On another note, I was honored and excited to hear yesterday that La Tartine Gourmande was mentioned with thirteen other talented food bloggers — Keiko, David, Karen, Melissa, Heidi or Clotilde, to only name a few — in an article entitled “14 Foodie Travel Blogs To Savor” on IgoUgo, a travel site part of Travelocity. Since you know how much I love to write Food & Travel stories, I was really thrilled. A big thank you to the editor for mentioning my blog. That truly inspires me to travel, snapshot and write even more!
Une nouvelle recette de muffin, oui, mais quelle recette! Ils sont diablement tentants, et superbement mis en valeur par ces jolies “barquettes” en papier. Je la garde dans un coin pour accompagner à l’occasion un thé sur ma terrasse 🙂
Gorgeous recipe Bea. Love the addition of almonds in this.
Ils donnent vraiment envie tes muffins et quelles photos!!
Absolutely gorgeous! You can keep adding muffin recipes because I love them. Congrats on the article!
Those muffins look too beautiful to eat!
I like thi muffin a lot… and the photo composition is perfect!
Ciao.
Sabrina
You can never have too many muffin recipes, particularly ones that contain pistachio and that embody beauty. Uh-oh, now I’m feeling snack-y.
These are too pretty to eat! And I absolutely adore your photography. It makes me want to jump up and bake, even though I know mine will never look nearly as scrumptious. 🙂
Thank you for this great Easter Sunday brunch idea! I am with you, there ain’t no such thing as too many muffin recipes. The little paper containers you used look like a mini version of the paper sleeve of an Italian panettone, very handsome.
Almond flour is such a fine thing to use, I am so grateful that here in Vienna every grocer has it on its shelf and at a great price to boot.
Happy Easter!
Sweet! And congratulations.
Another Globe recipe and another honor! You go girl!
I firmly believe you can *never* have too many muffin recipes! Then again, I’m obsessed with muffins… Congrats on the article!
that is wonderful Bea! Congratulations! and Happy Easter.
crois tu que la poudre d’amande fasse l’affaire ?
The muffin presentation is adorable for any Sunday brunch. Congrats on your latest achievements. Well-deserved!
Bea, your recipe says to Coat inside surfaces of the paper baking molds with sugar, tapping out the excess. Is it to ease the removal of the muffin or simply for taste?
I love the new color palette of your site — so springlike and cheerful.
Many many thanks everyone!
Kim, the sugar coating is to give more taste to the muffins, like a tiny touch of caramel. The cases will stick to the muffins, and to remove them, you have to peel them off.

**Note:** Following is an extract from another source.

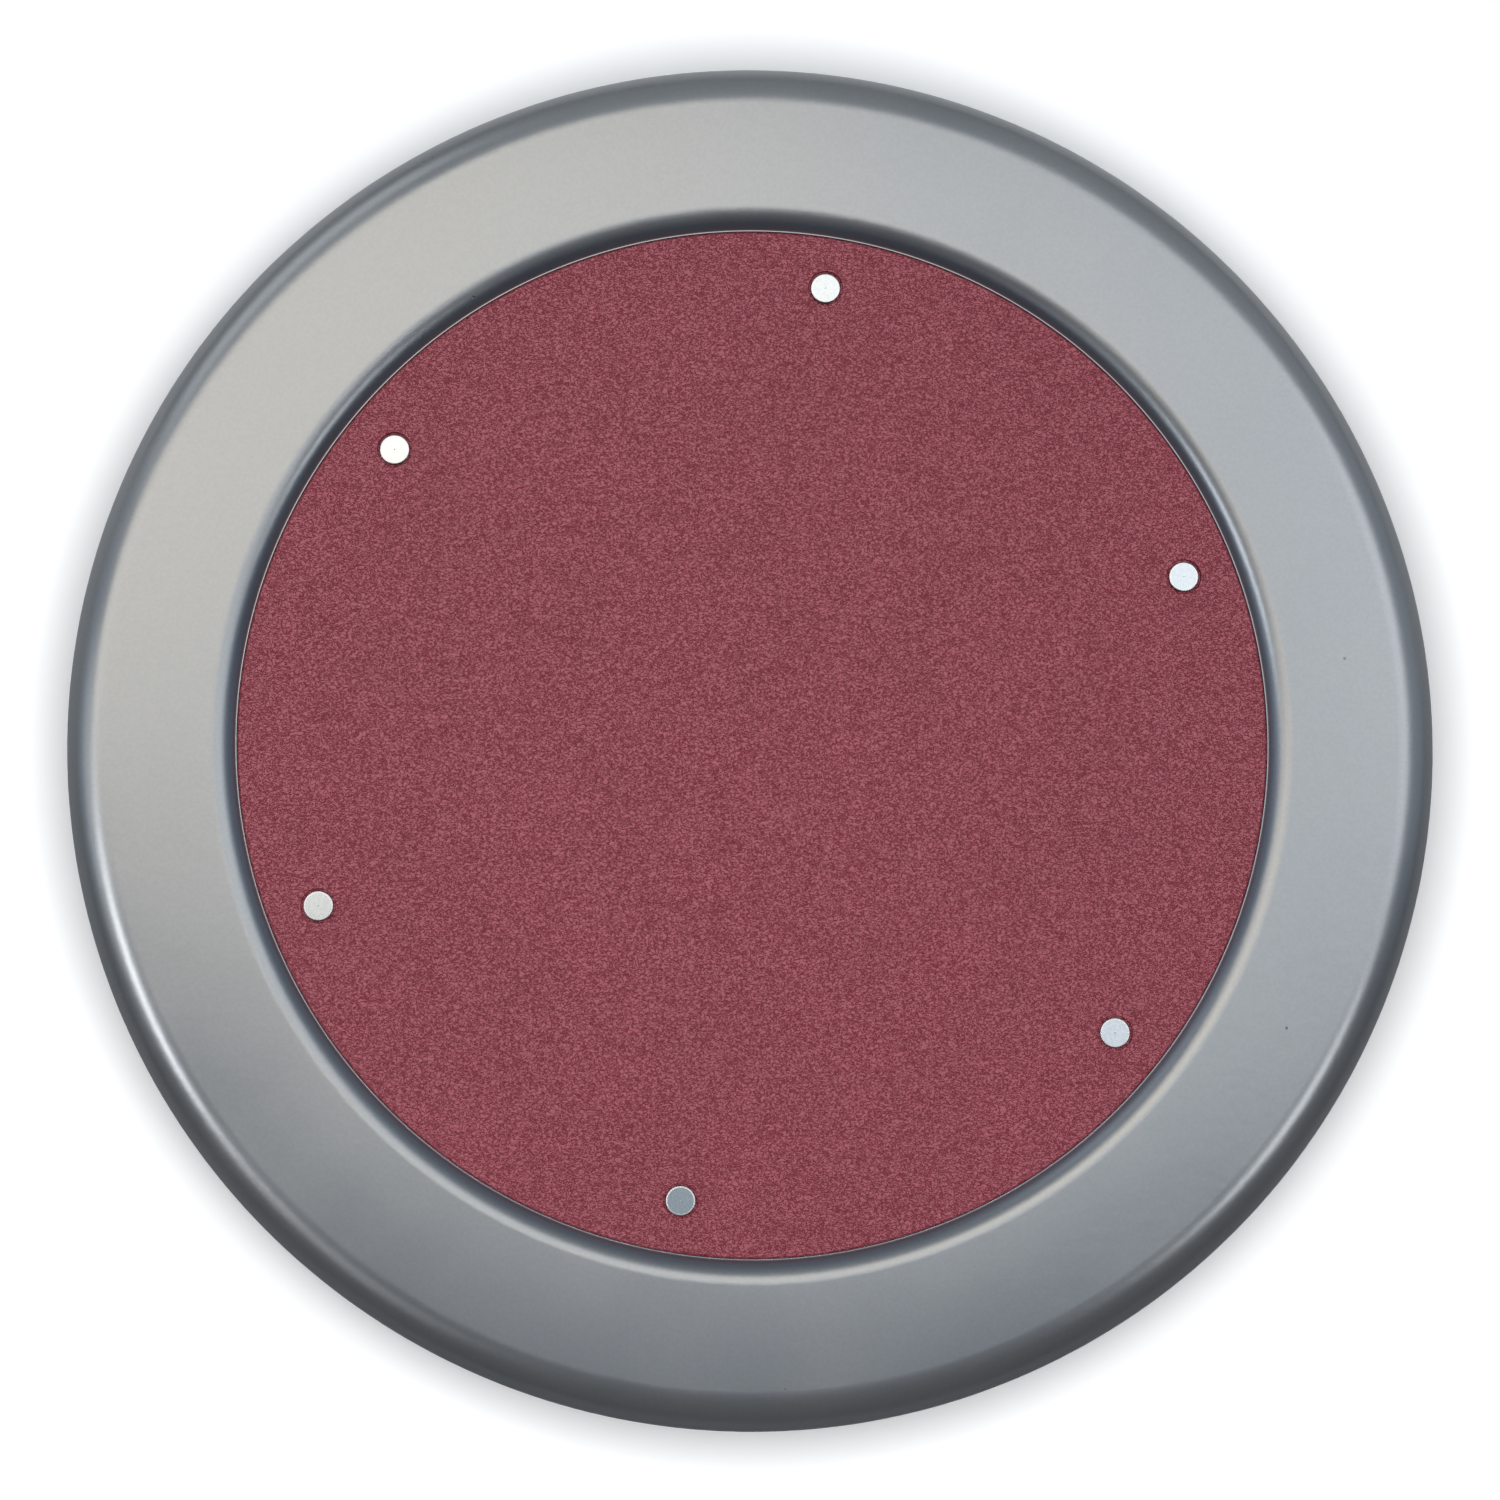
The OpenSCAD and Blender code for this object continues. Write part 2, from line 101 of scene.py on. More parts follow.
def new_material(name):
    """An empty node material, with its two node tools and its output node."""
    material = bpy.data.materials.new(name)
    material.use_nodes = True
    material.node_tree.nodes.clear()
    add, join = node_tools(material.node_tree)
    return material, add, join, add("ShaderNodeOutputMaterial")


def ramp(add, join, source, stops):
    """A colour ramp over source, from (position, colour or grey) stops."""
    node = add("ShaderNodeValToRGB")
    elements = node.color_ramp.elements
    while len(elements) < len(stops):
        elements.new(0.5)
    for element, (position, colour) in zip(elements, stops):
        element.position = position
        element.color = (*colour, 1) if isinstance(colour, tuple) else (colour, colour, colour, 1)
    join(source, node.inputs[0])
    return node


def share_between(add, join, value, low, high):
    """How far a value is from low to high, as an output from 0 to 1."""
    node = add("ShaderNodeMapRange")
    node.inputs["From Min"].default_value = low
    node.inputs["From Max"].default_value = high
    join(value, node.inputs["Value"])
    return node.outputs[0]


def drawn_object(name, points, edges=(), faces=()):
    """A new object from points and the edges or faces between them."""
    mesh = bpy.data.meshes.new(name)
    mesh.from_pydata(points, edges, faces)
    thing = bpy.data.objects.new(name, mesh)
    bpy.context.scene.collection.objects.link(thing)
    return thing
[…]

Great article! Il n’y a jamais assez de recettes de muffins a mon avis! 🙂
YUM!!
Encore une fois la recette et la mise en scéne sont parfaites…
Merci
Arno
They sound wonderful and it never hurts to add another muffin recipe to the repertoire.
wow, these look wonderful! I dont often see pistachio/pecan duos… but Im sure that with the chocolate all 3 flavours must taste fantastic! Beautiful photos too!
Such a beautiful look, Bea! I have not been reading my favourite blogs lately (work, work, work!) and then here’s your new look! Great work! I think I am going to try that rutabaga recipe a few posts back. Looks very appetizing and I got rutabaga! 🙂
i fully agree that one cannot have too many muffin recipes. especially when they’re as yummy as this one. because who knows what muffin you’ll be drawn to when the mood strikes?
Just the thought of almond flour gets me excited. I’m not so much a muffin girl, but I think these could win me over. Thanks, Bea!
How I have missed my Béa! Everything looks so beautiful. Have a very happy Easter!
Muffins are one of my favorite things to bake! This is a silly question but where do you find those adorable paper cases?
Many many thanks again! I am glad I am not alone to never tire of muffin recipes. I have a load more 😉
Amy, the article in the Boston Globe gives you the contact. I found these at my local Sur La Table. Check it out. Good luck.
oh i do need another muffin recipe…i’m going through all your breakfast posts right now and having a very tough time deciding what to make for sunday brunch, although looking through all of your pictures and recipes is not a hard task…
Hi Bea! I just baked the muffins and they were delicious!
Greetings from Argentina!
Unfortunately the link to this recipe is not accessible. I would so appreciate it if you could forward this recipe to me. Thanks.